There's no reason you should if you're not writing high performance code in Java, but the people who write such code in Java know how to do these things in Java.

To be clear, Java certainly doesn't offer as much precise control as a low-level language, but it does offer everything you need for high performance (except array-of-struct, but that will arrive soon). The reason for that is that there's high demand for these constructs because so much of the worlds performance-sensitive software is written in Java. Traditionally, not games (which often have to run on platforms for which we don't offer Java) but manufacturing automation, defence, and trading.

> There is the whole deferring allocations / moving allocations, both of which we were already doing (e.g. copying every frame).

Yes, you can certainly do some memory management optimisations in C++, although with some effort (it's especially hard to use some standard library stuff, but when I write high performance code in C++ I don't use std at all). The low-level language that makes it easier is Zig.

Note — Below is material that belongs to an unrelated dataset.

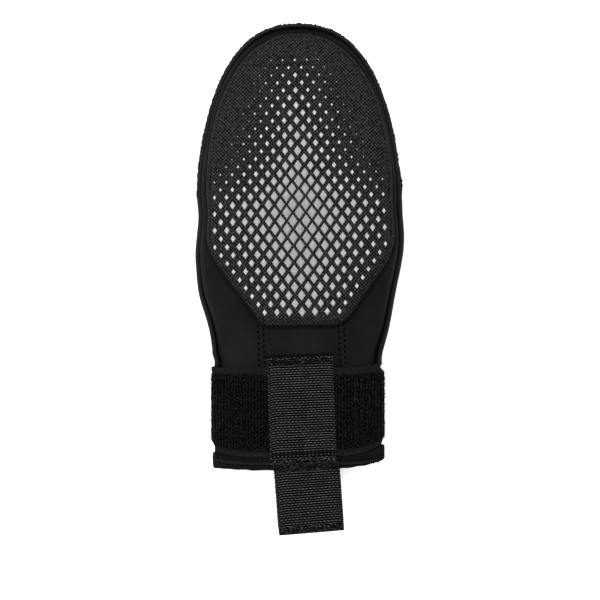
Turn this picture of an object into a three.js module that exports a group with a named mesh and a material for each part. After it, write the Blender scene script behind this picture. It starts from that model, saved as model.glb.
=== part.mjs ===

> Any speculative optimisation we were doing by hand.

It's hard to do speculative optimisation by hand, unless you're generating code on the fly. The way speculative optimisations work is that we observe that something has been true so far (e.g. think about a specific branch that's always taken or a dynamic dispatch that only hits a certain target at a certain callsite) but the compiler can't prove that it's necessarily true. So we emit machine code that assumes it's true with special traps that would trigger some fault signal if the assumption is invalidated. If the trap is hit, we capture the signal, deoptimise the subroutine and then recompile it differently (without the assumption).

In C++ what I do is do some of the same optimisation results by hand (typically using templates), but of course, they're not speculative and I need to be careful. There's also code size and I-cache implications, but while we try to keep an eye on the I-cache, Java doesn't always get this balance right, either.